Earlier in this blog I wrote a post on Win Probability in every possible game situation. I posted the excel files but they aren't as informative as a graph. I made up graphs for home and away and +2, +1, 0, -1, and -2 goal differentials for every minute. I didn't make up graphs for GD's bigger than that because there is basically no point. The fact that a team has a .999% win probability when they are up 4-0 isn't that exciting.

Each graph has the line of best fit and a scatter plot of the data. The equations for those lines are also on the graph along with the r^2 value for correlation. The graphs are below to look at. Some interesting things I noticed:

-Most graphs show a very strong relationship between minute and win probability. The only ones that don't really are when teams are away and are tied, when teams are home and up by 2, and when teams are away and down by 2. Not really sure why these three stick out.

-Some of the graphs have linear relationships, while others are quadratic. Again, not really sure why this is. Why is the win probability when you are at home and tied follow a quadratic curve while the win probability of a team at home and down by 1 is linear? Maybe people have ideas as to why this happens.

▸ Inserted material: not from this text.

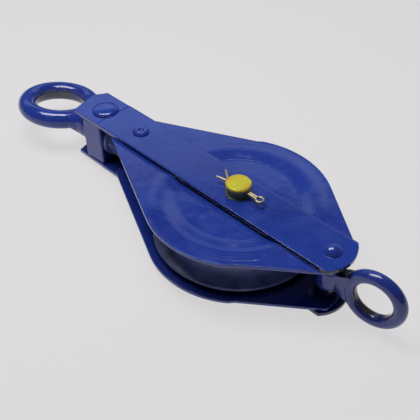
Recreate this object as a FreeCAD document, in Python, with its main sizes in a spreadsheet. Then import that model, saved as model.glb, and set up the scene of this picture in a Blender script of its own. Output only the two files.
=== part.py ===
import FreeCAD, Part
import math
import os

import Sketcher
from FreeCAD import Placement, Rotation, Vector

# A single sheave pulley block with a swivel eye at its head and a becket eye at its tail,
# lying on its side. Millimetres and degrees. The origin is the centre of the sheave,
# +Z runs up along the axle, -X points to the swivel eye and +X to the becket eye.

SIZES = [
    # Side straps
    ("strap_width", 40.0, "width of the flat bar"),
    ("strap_thick", 3.2, "thickness of the flat bar"),
    ("strap_edge", 0.7, "rounding of the bar's outer edges"),
    ("head_pitch", 166.7, "axle to crosshead"),
    ("spacer_pitch", 117.0, "axle to head spacer"),
    ("tail_pitch", 93.0, "axle to tail rivet"),
    ("head_gap", 42.6, "gap between the straps at the crosshead"),
    ("joggle", 0.4, "step that sets each strap out over the cheek"),
    ("joggle_run", 3.0, "length of that step"),
    ("joggle_lap", 2.0, "how far the step starts back over the crosshead"),
    ("nose_side", 21.5, "crosshead centre to the side corners of the strap's nose"),
    ("nose_tip", 28.8, "crosshead centre to the tip of the nose"),
    ("nose_skew", 8.0, "how far the tip lies to one side"),
    ("tail_radius", 29.0, "round of the strap's tail end"),
    ("tail_reach", 16.4, "tail rivet to the tail end"),
    # Pressed cheeks
    ("sheet", 2.5, "thickness of the cheek sheet"),
    ("cheek_radius", 76.5, "round part of the cheek's outline"),
    ("wing_inset", 1.2, "how far two of the straight sides lie inside that round"),
    ("notch_run", 5.0, "length of the slanted step to those sides"),
    ("head_angle", 25.7, "slope of the outline towards the head"),
    ("tail_angle", 37.6, "slope of the outline towards the tail"),
    ("head_tip", 19.0, "head spacer to the cheek's head end"),
    ("tail_tip", 12.0, "tail rivet to the cheek's tail end"),
    ("tip_corner", 4.0, "rounding of the corners at both ends"),
    ("disc_radius", 50.0, "flat middle of the pressing"),
    ("wall_width", 10.5, "slope from the middle up to the crest"),
    ("crest_width", 5.5, "flat on the crest, which bears on the strap"),
    ("fall_width", 5.5, "slope from the crest down to the wings"),
    ("disc_drop", 2.6, "middle of the pressing, below the crest"),
    ("wing_drop", 0.6, "wings, below the crest"),
    ("press_round", 3.0, "rounding of the pressed steps"),
    ("seat_radius", 10.0, "raised seat round each rivet"),
    ("seat_run", 4.5, "slope round that seat"),
    # Sheave and its axle
    ("sheave_radius", 70.0, "outer radius of the sheave"),
    ("rim_width", 30.0, "width of the sheave at its rim"),
    ("rope_radius", 9.5, "radius of the rope groove"),
    ("groove_depth", 13.0, "depth of the rope groove"),
    ("flank_angle", 62.0, "how far the groove's round reaches up each side"),
    ("lip_width", 3.0, "flat on top of each flange"),
    ("lip_round", 1.2, "rounding of the flange's lips"),
    ("rim_wall", 5.5, "metal under the groove"),
    ("web_thick", 9.0, "web between hub and rim"),
    ("web_fillet", 5.0, "fillets at both ends of the web"),
    ("hub_radius", 21.0, "hub of the sheave"),
    ("bush_wall", 3.5, "wall of the sheave's bush"),
    ("washer_thick", 1.2, "washers at both sides of the hub"),
    ("washer_wall", 7.5, "width of those washers"),
    ("axle_dia", 21.0, "axle"),
    ("axle_above", 10.4, "axle end above the upper strap"),
    ("cap_thick", 3.2, "full diameter end of the axle"),
    ("groove_dia", 18.6, "turned groove for the split pin"),
    ("axle_chamfer", 0.9, "chamfer of the axle's end"),
    ("head_dia", 30.0, "axle's head under the lower strap"),
    ("head_thick", 5.0, "thickness of that head"),
    # Split pin of the axle
    ("split_wire", 1.9, "wire of the split pin"),
    ("split_gap", 0.1, "gap between its legs in the hole"),
    ("split_lift", 5.6, "split pin above the upper strap"),
    ("split_eye", 3.0, "eye of the split pin, at its wire's centre"),
    ("split_eye_reach", 22.3, "axle centre to the middle of that eye"),
    ("split_root", 2.0, "straight stretch beyond the axle on both sides"),
    ("split_long", 9.0, "length of the bent ends"),
    ("split_wide_bend", 7.2, "how far the first end is bent away"),
    ("split_small_bend", 1.6, "how far the second end is bent away"),
    # Crosshead
    ("block_length", 23.0, "crosshead block along the straps"),
    ("block_width", 39.0, "crosshead block across the straps"),
    ("block_chamfer", 1.0, "chamfer of the block"),
    ("trunnion_dia", 16.0, "round ends of the crosshead in the straps"),
    ("dome_dia", 25.0, "peened heads of the trunnions"),
    ("dome_rim", 0.4, "edge height of the peened heads"),
    ("dome_rise", 1.6, "rise of the peened heads above that edge"),
    ("crosshead_turn", 3.2, "how far the crosshead is tilted at rest"),
    # Swivel eye with its nut
    ("eye_reach", 71.2, "crosshead centre to the middle of the eye"),
    ("eye_radius", 31.8, "eye, at its bar's centre"),
    ("eye_bar", 17.8, "bar of the eye"),
    ("eye_land", 0.25, "trim of the bar inside the eye"),
    ("eye_turn", -9.4, "how far the eye is swivelled at rest"),
    ("neck_dia", 31.0, "neck between eye and collar"),
    ("neck_straight", 6.95, "round stretch of that neck beside the collar"),
    ("neck_root_width", 46.0, "width of the neck inside the eye's bar"),
    ("neck_root_thick", 16.4, "thickness of the neck inside the eye's bar"),
    ("neck_sink", 12.6, "how far that root lies inside the bar"),
    ("collar_dia", 32.4, "collar that bears on the crosshead"),
    ("collar_thick", 8.0, "thickness of the collar"),
    ("collar_chamfer", 1.5, "chamfer of the collar"),
    ("shank_dia", 18.0, "shank through the crosshead"),
    ("thread_end", 3.5, "shank beyond its nut"),
    ("nut_flats", 27.0, "across the flats of the nut"),
    ("nut_height", 15.0, "height of the nut"),
    ("nut_chamfer", 1.2, "chamfer of the nut's corners"),
    ("plate_dia", 34.0, "washer under the nut"),
    ("plate_thick", 3.0, "thickness of that washer"),
    ("lock_dia", 4.0, "pin through nut and shank"),
    # Head spacer and its rivet
    ("spacer_dia", 17.0, "spacer tube between the cheeks"),
    ("rivet_dia", 9.0, "shank of both rivets"),
    ("rivet_head", 15.0, "heads of the spacer rivet"),
    ("rivet_head_rise", 2.6, "height of the spacer rivet's heads"),
    ("dimple_dia", 6.0, "dimple in the spacer rivet's heads"),
    ("dimple_deep", 1.4, "depth of that dimple"),
    # Tail rivet, its sleeve and the becket eye
    ("button_dia", 14.5, "button heads of the tail rivet"),
    ("button_rise", 5.0, "height of the button heads"),
    ("sleeve_dia", 12.6, "sleeve that the becket turns on"),
    ("tail_tube_dia", 16.4, "spacers above and below the becket's boss"),
    ("boss_dia", 19.0, "boss of the becket"),
    ("becket_reach", 38.8, "tail rivet to the middle of the becket's eye"),
    ("becket_radius", 20.4, "becket's eye, at its bar's centre"),
    ("becket_bar", 10.6, "bar of the becket's eye"),
    ("becket_land", 0.25, "trim of the bar inside the becket's eye"),
    ("becket_swing", 5.2, "how far the becket is swung at rest"),
    ("boss_tall", 17.6, "height of the becket's boss"),
    ("boss_round", 2.2, "rounding of the boss's edges"),
    ("becket_neck_tall", 16.4, "height of the becket's neck at the boss"),
    ("becket_neck_wide", 25.0, "height of the neck inside the eye's bar"),
    ("becket_neck_thick", 10.2, "thickness of the neck"),
    # Fits
    ("running", 0.05, "radial clearance of a turning fit"),
    ("snug", 0.05, "radial clearance of a fixed fit"),
    ("slip", 0.15, "clearance at the sides of turning pieces"),
    ("side_play", 0.4, "play of the sheave between its washers"),
]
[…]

-For some of the scenarios (the +2 and -2 GD's for home and away) I didn't start the graph at minute 1 because the data points were a little all over the place. This happens because there are so few data points so the win probabilities are screwed. Example: There aren't many times when a team has a 2-0 lead in the 5th minute.

-I added the graphs of all the goal differentials together for comparison, one for home and one for away. They're interesting to look at.

-Finally, because of this we now have some basic equations to model a team's chance of winning a game. Feel free to use them and check them out.